En Albanie, surpêche et tourisme de masse accélèrent l’effondrement de la biodiversité
6 décembre 2022
6 décembre 2022
La surexploitation marine et la destruction des écosystèmes touchent durement la faune du pays des Balkans. Scientifiques et ONG tentent de sensibiliser les pêcheurs à la préservation des espèces menacées de disparition.
Le soleil décline dans la splendide baie de Vlora. Quelques chalutiers s’amarrent dans le petit port de cette ville du sud de l’Albanie. Au milieu des cagettes de sardines et de merlus, le scientifique bosnien Andrej Gajic et ses collègues albanais inspectent la pêche du jour. «On effectue une observation quasi quotidienne. On évalue les populations des espèces en danger qui se trouvent dans des prises accidentelles, ce qui arrive malheureusement très souvent.» Sa mallette d’échantillons en main, le jeune chercheur s’attarde surtout sur les requins ou les raies, sa spécialité.

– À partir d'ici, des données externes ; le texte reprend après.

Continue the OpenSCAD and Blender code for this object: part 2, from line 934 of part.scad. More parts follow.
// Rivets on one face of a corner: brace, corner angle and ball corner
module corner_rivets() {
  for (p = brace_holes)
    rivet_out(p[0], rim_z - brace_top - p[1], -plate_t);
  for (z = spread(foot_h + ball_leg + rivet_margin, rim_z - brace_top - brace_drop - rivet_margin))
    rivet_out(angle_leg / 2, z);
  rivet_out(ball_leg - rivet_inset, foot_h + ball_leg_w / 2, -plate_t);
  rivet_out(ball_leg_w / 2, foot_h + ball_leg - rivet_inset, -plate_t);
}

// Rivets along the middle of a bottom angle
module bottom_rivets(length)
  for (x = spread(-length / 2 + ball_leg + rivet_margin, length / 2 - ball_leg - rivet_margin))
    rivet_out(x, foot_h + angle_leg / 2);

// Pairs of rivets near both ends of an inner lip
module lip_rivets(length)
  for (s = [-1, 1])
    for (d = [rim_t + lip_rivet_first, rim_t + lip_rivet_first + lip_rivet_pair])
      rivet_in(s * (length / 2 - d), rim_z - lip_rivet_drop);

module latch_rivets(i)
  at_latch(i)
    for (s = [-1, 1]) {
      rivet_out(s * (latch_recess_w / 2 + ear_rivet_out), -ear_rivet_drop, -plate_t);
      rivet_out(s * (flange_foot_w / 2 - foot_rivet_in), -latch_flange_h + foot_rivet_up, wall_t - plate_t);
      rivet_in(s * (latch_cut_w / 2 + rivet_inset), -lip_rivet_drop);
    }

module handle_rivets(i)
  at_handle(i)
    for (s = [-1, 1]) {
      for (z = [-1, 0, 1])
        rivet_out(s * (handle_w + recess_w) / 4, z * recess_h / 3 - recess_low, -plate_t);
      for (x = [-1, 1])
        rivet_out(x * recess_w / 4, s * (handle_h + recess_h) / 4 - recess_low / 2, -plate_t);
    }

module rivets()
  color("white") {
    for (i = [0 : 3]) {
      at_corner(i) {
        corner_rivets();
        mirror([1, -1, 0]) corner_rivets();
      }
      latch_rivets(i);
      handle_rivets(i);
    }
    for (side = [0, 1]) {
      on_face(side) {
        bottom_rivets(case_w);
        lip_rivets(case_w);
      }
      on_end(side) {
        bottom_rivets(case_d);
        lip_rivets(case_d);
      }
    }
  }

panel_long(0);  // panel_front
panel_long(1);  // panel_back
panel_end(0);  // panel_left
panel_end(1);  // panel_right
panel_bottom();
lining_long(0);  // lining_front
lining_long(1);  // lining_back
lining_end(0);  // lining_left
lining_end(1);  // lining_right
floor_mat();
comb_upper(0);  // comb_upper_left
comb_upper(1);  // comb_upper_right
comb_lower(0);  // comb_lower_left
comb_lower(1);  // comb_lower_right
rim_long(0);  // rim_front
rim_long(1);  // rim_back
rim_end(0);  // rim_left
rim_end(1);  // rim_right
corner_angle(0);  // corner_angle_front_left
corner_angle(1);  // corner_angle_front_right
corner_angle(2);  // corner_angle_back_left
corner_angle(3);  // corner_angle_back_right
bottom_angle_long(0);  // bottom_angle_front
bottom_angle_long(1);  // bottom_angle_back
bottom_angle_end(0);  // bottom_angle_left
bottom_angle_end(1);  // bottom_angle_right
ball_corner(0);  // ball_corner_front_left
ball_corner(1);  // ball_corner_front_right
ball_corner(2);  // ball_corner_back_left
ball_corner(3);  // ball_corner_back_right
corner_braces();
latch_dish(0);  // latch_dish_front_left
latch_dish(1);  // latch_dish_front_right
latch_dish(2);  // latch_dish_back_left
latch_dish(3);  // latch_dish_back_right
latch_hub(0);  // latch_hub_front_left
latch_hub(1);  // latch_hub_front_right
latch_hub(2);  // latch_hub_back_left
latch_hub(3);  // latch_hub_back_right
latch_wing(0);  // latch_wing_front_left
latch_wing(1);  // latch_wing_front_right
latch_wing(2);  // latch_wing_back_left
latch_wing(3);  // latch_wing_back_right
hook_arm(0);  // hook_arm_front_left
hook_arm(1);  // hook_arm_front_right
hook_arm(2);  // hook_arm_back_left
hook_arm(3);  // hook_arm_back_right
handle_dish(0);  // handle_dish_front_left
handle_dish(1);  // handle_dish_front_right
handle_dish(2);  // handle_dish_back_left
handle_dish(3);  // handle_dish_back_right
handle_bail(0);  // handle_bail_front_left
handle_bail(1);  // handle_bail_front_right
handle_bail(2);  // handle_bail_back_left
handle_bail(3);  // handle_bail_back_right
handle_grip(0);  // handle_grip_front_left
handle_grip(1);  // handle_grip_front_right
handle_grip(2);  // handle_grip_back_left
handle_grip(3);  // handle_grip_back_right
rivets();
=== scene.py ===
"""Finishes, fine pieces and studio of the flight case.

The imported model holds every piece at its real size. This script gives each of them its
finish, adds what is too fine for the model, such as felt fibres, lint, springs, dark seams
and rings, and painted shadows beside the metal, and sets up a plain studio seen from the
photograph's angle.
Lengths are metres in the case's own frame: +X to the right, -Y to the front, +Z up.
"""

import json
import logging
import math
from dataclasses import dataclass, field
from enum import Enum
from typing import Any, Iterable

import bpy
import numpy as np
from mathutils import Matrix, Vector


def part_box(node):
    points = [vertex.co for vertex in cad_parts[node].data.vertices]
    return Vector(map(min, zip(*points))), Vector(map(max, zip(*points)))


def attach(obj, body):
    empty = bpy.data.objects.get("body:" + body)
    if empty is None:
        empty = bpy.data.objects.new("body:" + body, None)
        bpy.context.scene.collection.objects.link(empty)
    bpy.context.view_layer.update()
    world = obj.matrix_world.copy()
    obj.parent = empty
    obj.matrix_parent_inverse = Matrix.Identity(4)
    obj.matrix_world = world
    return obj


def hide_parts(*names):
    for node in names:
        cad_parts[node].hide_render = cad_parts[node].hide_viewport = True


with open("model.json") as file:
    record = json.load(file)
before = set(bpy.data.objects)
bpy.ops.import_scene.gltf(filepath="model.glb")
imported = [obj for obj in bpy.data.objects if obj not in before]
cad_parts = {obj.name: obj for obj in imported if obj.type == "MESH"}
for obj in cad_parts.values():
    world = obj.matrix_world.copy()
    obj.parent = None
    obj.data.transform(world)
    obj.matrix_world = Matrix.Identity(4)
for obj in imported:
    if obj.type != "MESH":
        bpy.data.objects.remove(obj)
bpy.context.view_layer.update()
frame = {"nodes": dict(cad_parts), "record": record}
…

Des poissons impressionnants et de plus en plus rares en Méditerranée, mais que les pêcheurs albanais ramènent encore régulièrement dans leurs filets.
Selon un rapport publié l’an dernier par l’institut de recherche Tour du Valat, les écosystèmes marins ont vu leurs populations de vertébrés s’effondrer de moitié en trente ans, un sujet au cœur des discussions de la COP 15 biodiversité, qui débute ce mercredi à Montréal. Parmi les principaux coupables : le changement climatique, mais aussi la surpêche. En Albanie, les chiffres disponibles sont rares, mais sans appel. «Des espèces comme l’anguille d’Europe mais aussi certaines d’importance commerciale comme le bar, la daurade ou le rouget ont vu leur population chuter de 30 à 50 % en trente ans,explique Spase Shumka, professeur à l’université agricole de Tirana. Les écosystèmes les plus touchés par la pêche sont les lagons côtiers, où la baisse atteint les 60 %. »
Peu développée, et isolée du reste du monde sous la dictature stalinienne (1944-1991) d’Enver Hoxha, l’Albanie suit désormais le même modèle de développement économique que ses voisins croate et italien, et mise sur le tourisme de masse. Dans un pays où la corruption atteint des sommets, cette transformation se fait au détriment des écosystèmes. Le pays est souvent considéré par les scientifiques comme ayant l’un des pires taux de perte de biodiversité du continent. Sur terre comme en mer, la chasse illégale et la surpêche touchent durement la faune terrestre et marine. Beaucoup de pêcheurs reconnaissent ainsi n’avoir jamais vu leurs prises inspectées. «Il y a encore pas longtemps, il n’y avait aucun critère ! On amenait les chaluts même à cinq mètres de profondeur, avoue Pellumb, un capitaine de 30 ans, qui vient juste de relâcher un petit requin. C’était terrible, parce que, quand on pêche là où les poissons pondent, c’est normal qu’au bout d’un moment on ait moins de revenus.»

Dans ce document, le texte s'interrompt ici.